The present selection of five vesper psalms and the Magnificat from Giovanni Rovetta’s Messa e salmi concertati of 1639 is not an attempt to reconstruct a vesper service as it might have been performed for the birthday celebrations of 1638. The contemporary chronicler mentions only the ‘messa solenne’, a Te Deum and several unidentified solo pieces – an Office of Vespers of the magnificence to be found in Rovetta’s Psalms would certainly have been deemed worthy of special mention. None the less, the programme on this record has a close bearing on the 1638 celebration, because these settings of the Psalms give us a good idea of what was meant by the term ‘musica solenne’ for the high feasts of the church in Venice at the end of the 1630s.

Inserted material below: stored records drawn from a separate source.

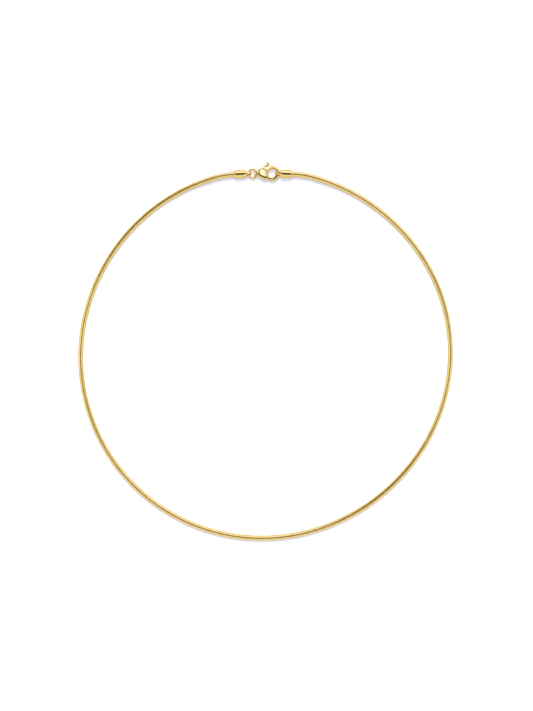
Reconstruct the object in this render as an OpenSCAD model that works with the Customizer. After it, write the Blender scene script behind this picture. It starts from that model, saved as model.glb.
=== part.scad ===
/* [Loop] */
// Length once round the closed necklace
loop_length = 457.2; // [400:0.1:520]
// Diameter of the round chain
chain_d = 2; // [1.4:0.1:2.3]
// How much further in the clasp lies than on a true circle
clasp_dip = 0.35; // [0:0.05:1.5]
// How far the middle of the clasp lies to the right of the loop's middle
clasp_shift = -0.65; // [-3:0.05:3]

/* [End caps] */
// Outer diameter of an end cap
cap_d = 3.25; // [3:0.05:4.5]
// Length of a cap's straight part
cap_len = 3.7; // [3.3:0.05:6]
// Length of a cap's cone, from the straight part to the middle of its eye
cone_len = 1.85; // [1.6:0.05:3]
// Diameter of the cone at the middle of its eye
cone_tip_d = 1.75; // [1:0.05:1.8]
// Rounding of the rim at a cap's mouth
cap_rim = 0.3; // [0.1:0.05:0.4]
// Length of chain that sits in a cap
seat_depth = 3; // [1.5:0.1:3.2]
// Gap between the chain and the bore of a cap
seat_gap = 0.05; // [0.03:0.01:0.1]
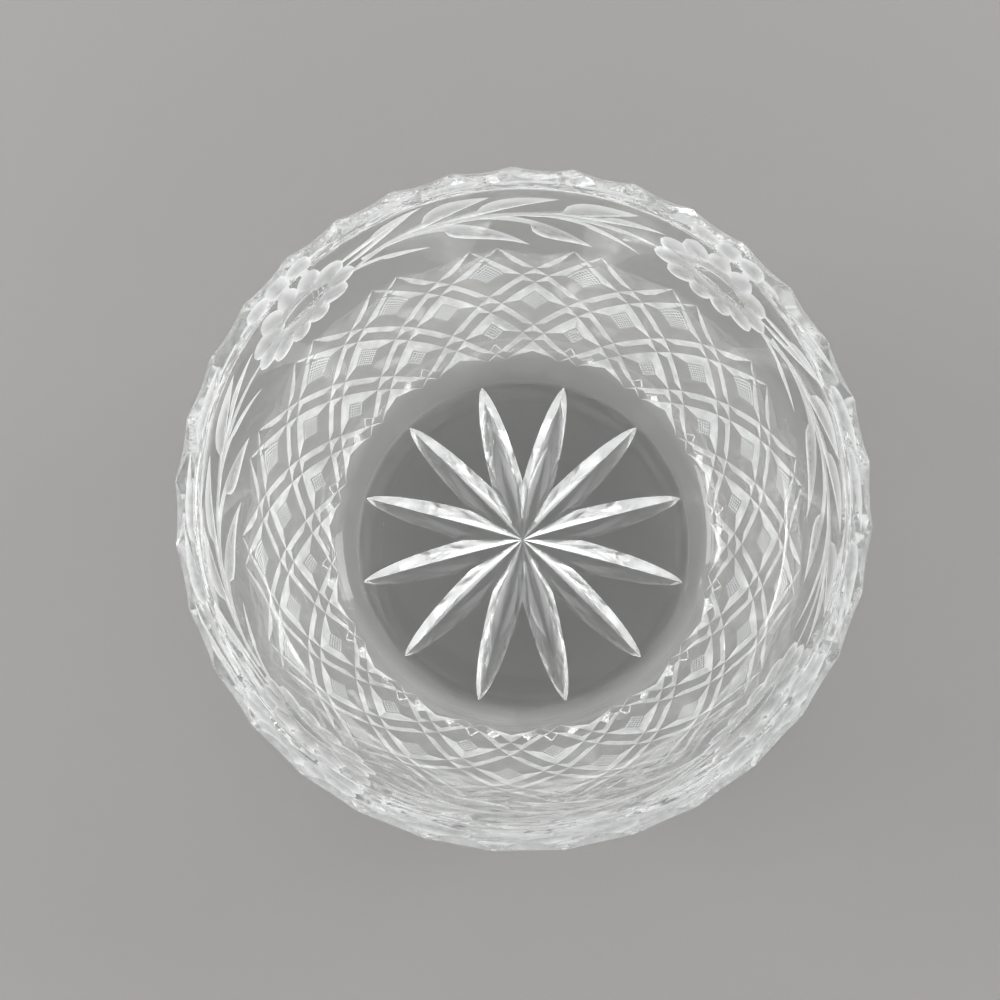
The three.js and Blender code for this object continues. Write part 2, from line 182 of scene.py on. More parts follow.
def show(shader, kind):
    """Makes a shader the one that its Material or its World shows."""
    out = shader.tree.nodes.new("ShaderNodeOutput" + kind)
    shader.tree.links.new(shader.socket, out.inputs["Surface"])


def noise(place, scale, detail, **more):
    """A soft random pattern over a place."""
    return place.node("TexNoise", 0, {}, {"Vector": place, "Scale": scale, "Detail": detail, **more})


def colour_mix(share, low, high):
    """A colour that goes from low to high with a share. A Mix node has its colours at 6, 7 and output 2."""
    return share.node("Mix", 2, {"data_type": "RGBA"}, {0: share, 6: low, 7: high})


floor_paint, place = material("floor_paint")
show(place.node("BsdfPrincipled", 0, {}, {
    "Base Color": (*FLOOR_COLOUR, 1.0),
    "Roughness": 0.6 + noise(place, 60.0, 3.0) * 0.15,
    "Specular IOR Level": 0.25,
}), "Material")
half = FLOOR_SIZE / 2
points = [[-half, -half, -FLOOR_DROP], [half, -half, -FLOOR_DROP],
          [half, half, -FLOOR_DROP], [-half, half, -FLOOR_DROP]]
floor = new_mesh("floor", points, [(0, 1, 2, 3)], floor_paint, whole_scene)

for name, light in LIGHTS.items():
    lamp = bpy.data.lights.new(name, "AREA")
    lamp.shape = "RECTANGLE"
    lamp.size, lamp.size_y = light["size"]
    lamp.energy = light["power"]
    panel = bpy.data.objects.new(name, lamp)
    back = np.array(light["place"]) / np.linalg.norm(light["place"])
    across = np.cross([0.0, 0.0, 1.0], back)
    across /= np.linalg.norm(across)
    panel.matrix_world = pose(across, np.cross(back, across), back, light["place"])
    whole_scene.objects.link(panel)

room = bpy.data.worlds.new("room")
start = empty_tree(room)
aim = start.node("TexCoord", "Generated", {}, {})
height = start.node("SeparateXYZ", "Z", {}, {"Vector": aim})
sky = colour_mix(height.between(*ROOM_DIMMING), (*ROOM_HORIZON, 1.0), (*ROOM_TOP, 1.0))
straight = start.node("LightPath", "Is Camera Ray", {}, {})
seen = colour_mix(straight, sky, (*BACKDROP, 1.0))
show(start.node("Background", 0, {}, {"Color": seen, "Strength": 1.0}), "World")
bpy.context.scene.world = room
bpy.context.scene.view_settings.view_transform = "Standard"
bpy.context.scene.cycles.max_bounces = BOUNCES
bpy.context.scene.cycles.glossy_bounces = GLOSSY_BOUNCES
bpy.context.scene.cycles.transmission_bounces = BOUNCES

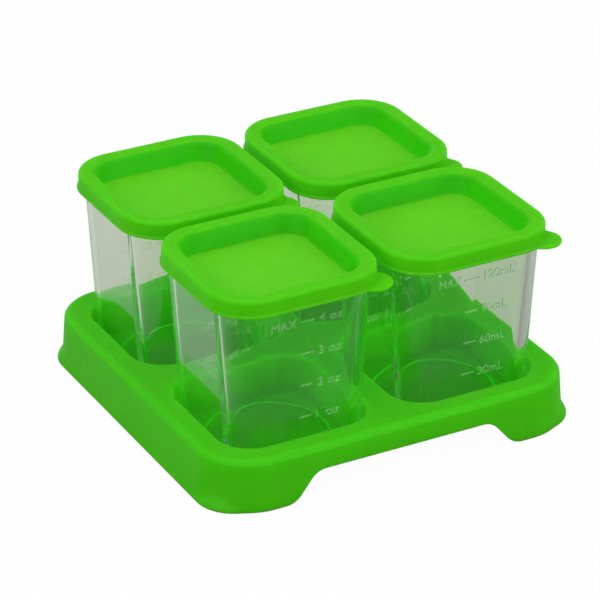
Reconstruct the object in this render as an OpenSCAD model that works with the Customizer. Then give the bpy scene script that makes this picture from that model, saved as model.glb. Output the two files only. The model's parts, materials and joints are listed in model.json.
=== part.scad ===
// Glass baby food storage cubes: four lidded glass cubes standing in a soft moulded tray.
// The origin is the middle of the base, +Z is up and the front is towards -Y.
// Every piece is a rounded square, drafted like the moulded original. Its corners turn about
// fixed centres, and the straight sides run from one corner centre to the next.

/* [Set] */
// Distance between neighbouring cubes, centre to centre
pitch = 68; // [67:0.5:76]
// Height of the pocket floors above the table
pocket_floor_z = 4.5; // [3.5:0.1:7]

/* [Glass] */
// Height of one glass
glass_h = 72; // [50:0.5:90]
// Outer width across the flat sides at the mouth, without the rim bead
glass_w = 59.5; // [57:0.1:60.5]
// Outer corner radius at the mouth
glass_corner_r = 14.25; // [13:0.05:16]
// Draft of the outer wall in degrees
glass_draft = 3.2; // [2:0.1:3.8]
// Draft of the inner wall in degrees
glass_inner_draft = 4.2; // [3.4:0.1:4.8]
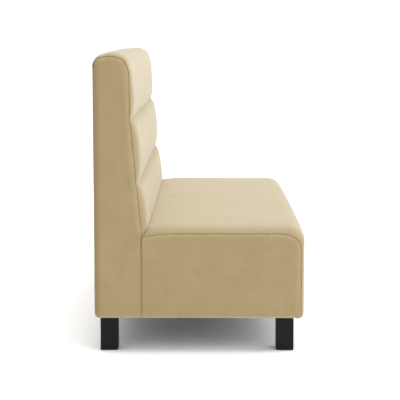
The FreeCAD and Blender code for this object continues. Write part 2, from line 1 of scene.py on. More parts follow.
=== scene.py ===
# %% [markdown]
# # An upholstered restaurant bench
# The bench has a high channelled back, a padded seat box and four black block legs. The
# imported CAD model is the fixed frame: its timber, springs and legs stay as they are. This
# lesson dresses that frame. It makes the covers and cushions as meshes, lets a cloth
# simulation relax them, and gives every piece the finish of its real material.

import json
import math
from functools import partial

import bpy
import numpy as np
from numpy.linalg import norm
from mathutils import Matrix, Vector, noise
from mathutils.geometry import tessellate_polygon


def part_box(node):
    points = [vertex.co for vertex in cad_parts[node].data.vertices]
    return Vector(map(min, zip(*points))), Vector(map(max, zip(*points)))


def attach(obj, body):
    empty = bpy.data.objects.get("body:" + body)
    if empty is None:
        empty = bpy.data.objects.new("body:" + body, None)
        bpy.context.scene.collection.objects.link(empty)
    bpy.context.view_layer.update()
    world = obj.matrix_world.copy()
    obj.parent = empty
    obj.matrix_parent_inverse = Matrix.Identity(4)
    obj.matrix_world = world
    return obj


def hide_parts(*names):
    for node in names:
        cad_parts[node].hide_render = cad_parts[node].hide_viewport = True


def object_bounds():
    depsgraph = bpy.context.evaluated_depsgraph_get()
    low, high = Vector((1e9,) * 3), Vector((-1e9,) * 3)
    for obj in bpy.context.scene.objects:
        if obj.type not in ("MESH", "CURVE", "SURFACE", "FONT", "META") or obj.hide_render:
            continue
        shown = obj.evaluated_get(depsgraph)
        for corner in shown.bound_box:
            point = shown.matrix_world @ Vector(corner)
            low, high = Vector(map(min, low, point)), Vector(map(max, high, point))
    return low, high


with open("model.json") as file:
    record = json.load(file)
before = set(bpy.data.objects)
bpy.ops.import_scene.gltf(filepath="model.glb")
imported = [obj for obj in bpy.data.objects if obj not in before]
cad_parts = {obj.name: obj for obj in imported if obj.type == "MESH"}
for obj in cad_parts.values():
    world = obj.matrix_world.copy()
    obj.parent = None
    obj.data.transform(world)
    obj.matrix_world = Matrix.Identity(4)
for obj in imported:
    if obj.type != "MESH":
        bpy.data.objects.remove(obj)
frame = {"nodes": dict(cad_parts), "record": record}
cad_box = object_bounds()
nodes = frame["nodes"]
print(f"{len(nodes)} CAD nodes, box {[tuple(round(c, 3) for c in corner) for corner in cad_box]}")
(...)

Giovanni Rovetta’s vesper psalms are scored for soloists, chorus and instruments. In the kaleidoscopic alternation of solos, duets, choral tutti and instrumental ritornellos the composer presents us with the full range of variety of the concertato style, which since the early seventeenth century had developed into the principal compositional manner in sacred and secular music. – L. M. K.